Jug Handle State Natural Reserve is a state park unit of California, United States, preserving a series of marine terraces each exhibiting a different stage of ecological succession. It is located on California State Route 1 north of the village of Caspar, 5 mi equidistant between the towns of Mendocino and Fort Bragg. The 776 acre park was established in 1976.

==Natural history==
The reserve encompasses five marine terraces along the Pacific coast, cut by wave action over millennia as the sea level fluctuated and the land underwent tectonic uplift. Each terrace has been above water about 100,000 years longer than the level below it. Consequently, each terrace contains a different plant community, with each level showing 100,000 years of progression through the stages of ecological succession. The lowest terrace supports prairie, the second bears a redwood forest, and the third exhibits a unique pygmy forest of 5 to 10 ft cypresses and pines and dwarfed shrubs of rhododendron, manzanita, and huckleberry. In 1969, the pygmy forest was designated as a National Natural Landmark by the National Park Service. The Ecological Staircase is a 2.5 mi trail which traverses these three terraces from the coast to inland. According to the California Department of Parks and Recreation, "few places on earth display a more complete record of ecological succession." While marine terraces formed along much of the California coast, erosion has rendered them indistinct except in rare places like Jug Handle State Natural Reserve.
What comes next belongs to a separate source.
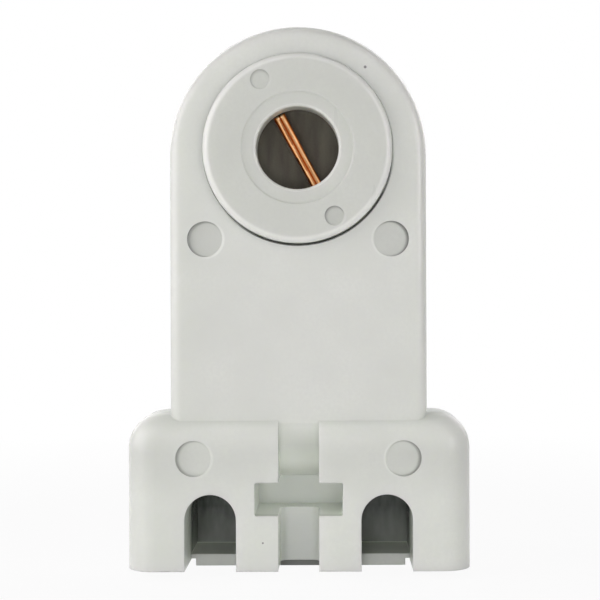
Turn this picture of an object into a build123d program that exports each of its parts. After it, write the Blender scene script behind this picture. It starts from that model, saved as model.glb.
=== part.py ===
"""Pedestal lamp holder for a single-pin fluorescent tube.

Frame: X to the right as seen from the front, Y to the back, Z up. The origin is
below the middle of the whole holder, on the underside of the rear cover's floor.
Depths count backwards from the front face of the base, and heights upwards from
the feet of the front housing. All sizes are in millimetres.
"""

import os
from math import cos, pi, radians, sin

from build123d import *

# Overall form
base_width = 38.8
base_height = 17.65
shoulder_radius = 3.2
corner_radius = 4.0
pedestal_width = 29.0
arch_height = 46.75
pedestal_setback = 1.0
rim_radius = 1.3
parting_depth = 7.5

# Walls
front_wall = 2.0
side_wall = 2.14
back_wall = 2.0
base_roof = 17.6
foot_wall = 1.6

# Floor of the rear cover, lower than the feet by the thickness of the fixture's sheet
sheet_step = 0.82
floor_thickness = 1.33
floor_gap = 0.4
floor_end_gap = 0.6

# Cross-shaped screw channel and nut slot
channel_width = 4.57
channel_depth = 6.9
channel_top = 16.5
channel_bulge = 1.2
channel_corner = 0.9
nut_slot_width = 9.88
nut_slot_height = 3.69
nut_slot_middle = 8.05
nut_slot_depth = 9.8
nut_box_wall = 1.3
slot_rounding = 0.2

# Wire entries
entry_offset = 9.9
entry_width = 5.77
entry_crown = 8.6

# Round moulding marks
mark_depth = 0.25
mark_tilt_deg = 5.0
mark_cut = 1.0
face_mark_radius = 1.97
face_mark_deg = 43.97
face_mark_wall = 1.29
base_mark_radius = 2.0
base_mark_inset = 2.75
base_mark_height = 12.62

# Rivets that hold the cover, behind the marks
boss_radius = 2.1
rivet_radius = 0.9
rivet_head_radius = 1.5
rivet_head_height = 0.8
rivet_head_recess = 0.2
rivet_bite = 3.6
rivet_clearance = 0.05

# Plunger
bore_height = 47.32
bore_radius = 4.62
bore_rounding = 0.35
disc_share = 0.862
disc_proud = 1.3
disc_rounding = 0.8
disc_clearance = 0.06
hole_rounding = 0.1
lean_share = 0.8
lean_deg = 107.0
flange_clearance = 0.36
flange_thickness = 1.4
flange_seat_gap = 0.05
dish_radius = 6.2
dish_depth = 0.16
hub_share = 0.5906
hub_length = 3.1
chamber_share = 0.822
chamber_start = 3.3
turn_deg = 28.5
disc_mark_radius = 1.09
disc_mark_share = 0.555
plunger_travel = 6.0
plunger_stop_gap = 0.55

# Hairpin contact
contact_end_gap = 1.45
contact_length = 3.2
contact_start_gap = 0.12
contact_end_half = 0.7
contact_waist_half = 0.6
contact_tail_half = 0.68
groove_end_half = 0.12
groove_waist_half = 0.12
groove_tail_half = 0.16
contact_fold = 0.46
contact_edge_rounding = 0.22
groove_depth = 0.45
foot_thickness = 0.4
foot_margin = 0.5
foot_half_width = 1.7
tail_clearance = 0.15

# Spring washer, spring and plunger cap; the shares are of the room between hub and flange's edge
washer_inner_share = 0.14
washer_outer_share = 0.66
washer_thickness = 0.5
spring_middle_share = 0.287
spring_wire = 0.9
spring_turns = 4.0
spring_end_turns = 0.6
cap_thickness = 0.8
cap_clearance = 0.06
cap_spigot_gap = 0.1
cap_edge = 0.2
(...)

Along upper Jug Handle Creek are some sphagnum bogs containing mosses and insectivorous sundews.

==Cultural history==

The park is named after Jug Handle Creek, which runs through it; the name "Jug Handle" is also sometimes spelled as a single word, and comes from the shape of a bend in the old road across the creek. California State Route 1 now crosses the creek on a concrete open-spandrel deck arch bridge, built in 1938.

In the 1960s, the Jug Handle area was threatened with logging and real estate development. Conservationist John Olmsted worked extensively with pedologist Hans Jenny and local activists to preserve the farmhouse and the bluffs between 1968 and 1972, ending in a landmark lawsuit, Burger v. Mendocino Board of Supervisors, involving the Pacific Holiday Lodge corporation, who had planned a motel on the bluffs overlooking the beach. The success was solidified by another case, Friends of Mammoth v. Board of Supervisors.
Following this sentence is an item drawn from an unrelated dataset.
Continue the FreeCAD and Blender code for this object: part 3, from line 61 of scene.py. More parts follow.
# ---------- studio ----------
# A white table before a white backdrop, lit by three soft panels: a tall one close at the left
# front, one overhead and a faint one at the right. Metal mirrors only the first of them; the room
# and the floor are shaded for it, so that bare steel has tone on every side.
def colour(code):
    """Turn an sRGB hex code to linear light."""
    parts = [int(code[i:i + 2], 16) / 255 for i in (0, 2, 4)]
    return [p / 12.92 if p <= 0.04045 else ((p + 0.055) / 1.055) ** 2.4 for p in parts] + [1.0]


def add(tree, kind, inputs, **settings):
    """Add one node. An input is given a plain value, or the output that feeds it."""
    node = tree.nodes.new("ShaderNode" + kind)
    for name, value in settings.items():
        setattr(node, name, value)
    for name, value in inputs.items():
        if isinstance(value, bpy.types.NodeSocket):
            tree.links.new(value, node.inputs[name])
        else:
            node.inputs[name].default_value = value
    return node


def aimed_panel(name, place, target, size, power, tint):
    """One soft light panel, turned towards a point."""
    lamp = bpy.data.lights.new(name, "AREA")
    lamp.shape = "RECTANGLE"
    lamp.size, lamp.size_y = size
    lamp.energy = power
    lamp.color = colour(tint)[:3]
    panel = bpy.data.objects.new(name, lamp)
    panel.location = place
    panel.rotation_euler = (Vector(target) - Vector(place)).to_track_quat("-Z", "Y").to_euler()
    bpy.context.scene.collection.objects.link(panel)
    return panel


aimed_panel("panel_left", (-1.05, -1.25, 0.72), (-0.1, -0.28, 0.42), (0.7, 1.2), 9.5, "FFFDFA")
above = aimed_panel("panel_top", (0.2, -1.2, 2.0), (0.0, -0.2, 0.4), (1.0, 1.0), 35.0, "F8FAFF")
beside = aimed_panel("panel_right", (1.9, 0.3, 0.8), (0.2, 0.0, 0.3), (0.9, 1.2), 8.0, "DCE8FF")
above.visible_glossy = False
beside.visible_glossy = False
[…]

Jug Handle State Natural Reserve was one of 70 California state parks proposed for closure by July 2012, owing to the 2008–12 California budget crisis. Alden Olmsted, son of John Olmsted, spearheaded fundraising efforts, placing donation buckets at businesses throughout the region. The $9,500 raised, plus a matching donation from the California State Parks Foundation, will fund maintenance services at the reserve into 2013.